Momentum, as most Six Nations interviewees will tell you, is the most important thing to have on your side in the months of February and March and whoever wins next Sunday's opener will be well set for the weeks to come.
Gatland is the master of the post-World Cup Six Nations, having won the title in 2008 and 2012.
Wales have many things on their side this year. Their World Cup pack is retained in full, while the backline that was ripped apart by injury last September and October is almost back to full strength with Jonathan Davies restored to midfield alongside Jamie Roberts.
This week, Schmidt was keen to point out the size and experience of this Welsh side, describing them as the "biggest team in international rugby" at 106kg per man, while also pointing to their combined total of 1,100 caps.
With France away just six days later and England in Twickenham looming in round three, the New Zealander knows just how vital victory over Wales will be. Gatland, however, knows that home games against France, Italy and Scotland mean that a win in Dublin will open up a first championship for Wales since 2013 and a fourth of his tenure.

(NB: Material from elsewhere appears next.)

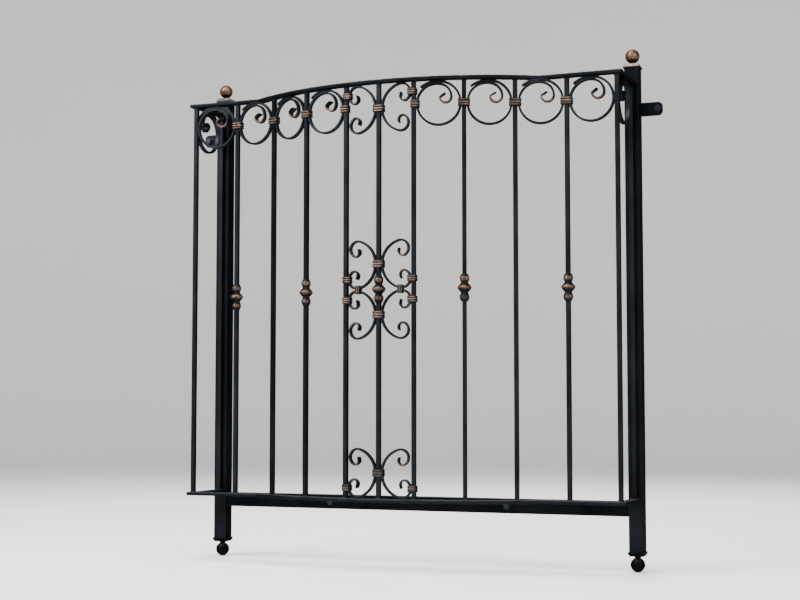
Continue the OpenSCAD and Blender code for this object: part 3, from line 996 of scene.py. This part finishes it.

Similarly, England's trip north to face Scotland at Murrayfield next Saturday has a make-or-break look to it.
Already, Jones has been heaping pressure on Vern Cotter's side, labelling them favourites for the clash on the basis of their better World Cup campaign. Of all of the five other nations, the new England coach will know the Scots the best, having faced them at the World Cup.
Indeed, the Australian has put the ball in the court of the four teams who did reach the quarter-finals last October, saying he believes they have far more to lose this spring.
"Well, if you make (the last eight), you've done well, haven't you, and if you don't, you haven't," he said.
"So, you go in with your chest out a bit, ready to go. I would prefer my team to be driven with where they want to go rather than where they've been. I want them to be motivated by where they want to go.
"Remember that photo that was sent around during the World Cup? It was of an English gentleman trying to get out of the pool and he couldn't do it.
"Well Scotland made it out of the pool and nearly got to the semifinal, didn't they? The difference in performance at the World Cup was enormous. Both teams will have had two weeks to prepare, so the advantage that Scotland has is massive, but they have to carry that pressure of favouritism which is something they probably aren't used to."
It suits Jones to keep the pressure on the other nations, but England will be the focus of much attention.
The other new face is the venerable Guy Noves, who has assumed the reins at France after so long in Toulouse.
The appointment appears to be reward for a lifetime achievement with the club, but he has made some clever coaching appointments to his ticket as he looks to revive the tournament's sleeping giant after the humiliating World Cup quarter-final defeat to New Zealand.
There should be a response, but while France can start strongly with home games against Italy and Ireland, the toll of players being released for Top 14 games in down-weeks will tell in the later rounds.
France have not won a Six Nations title since 2010 and have finished fourth, fourth, sixth and fourth in the last four years, so a top-half finish would probably represent progress for Noves.
There is an argument that the teams who were together during the World Cup and have the same coaching tickets have the advantage of continuity, and Scotland will hope that the feel-good factor they generated can continue.
Yet, Scotland have some convincing to do when it comes to the Six Nations.
They were decent last season but still finished fourth and face away trips to Dublin and Cardiff which will test their squad.
Italy look worse than ever, and Sergio Parisse appeared low on confidence this week as he accepted that the Azzurri's ambitions will be focused on avoiding bottom spot yet again.
And what of the champions?
Schmidt used the word "rebuilding" to describe the phase his Ireland team are in ahead of the tournament and he is without a number of stalwarts of the two titles he's won during his tenure.
Paul O'Connell will be watching from the south of France, while Peter O'Mahony, Tommy Bowe and Iain Henderson are on the long-term injury list. Cian Healy and Mike Ross will miss the first two games at least and Luke Fitzgerald is now in a race to be fit.
A six-day turnaround between the meetings with Wales and France makes life incredibly difficult for a team who struggled to win the collisions in the quarter-final defeat to Argentina, while the form of the provinces must be a huge worry.
It is no wonder then that the head coach is targeting a top-half finish rather than speaking too freely about the "dream" of a historic third title in a row.
If he pulled it off with this team in these circumstances, it would be his greatest achievement.
Instead, it looks like being Wales' year. The schedule is with them, their squad is almost fully fit and their coach is the most experienced in this situation.
All will depend on that opening weekend, when the World Cup fallout will be wiped away by the renewal of the oldest rivalries.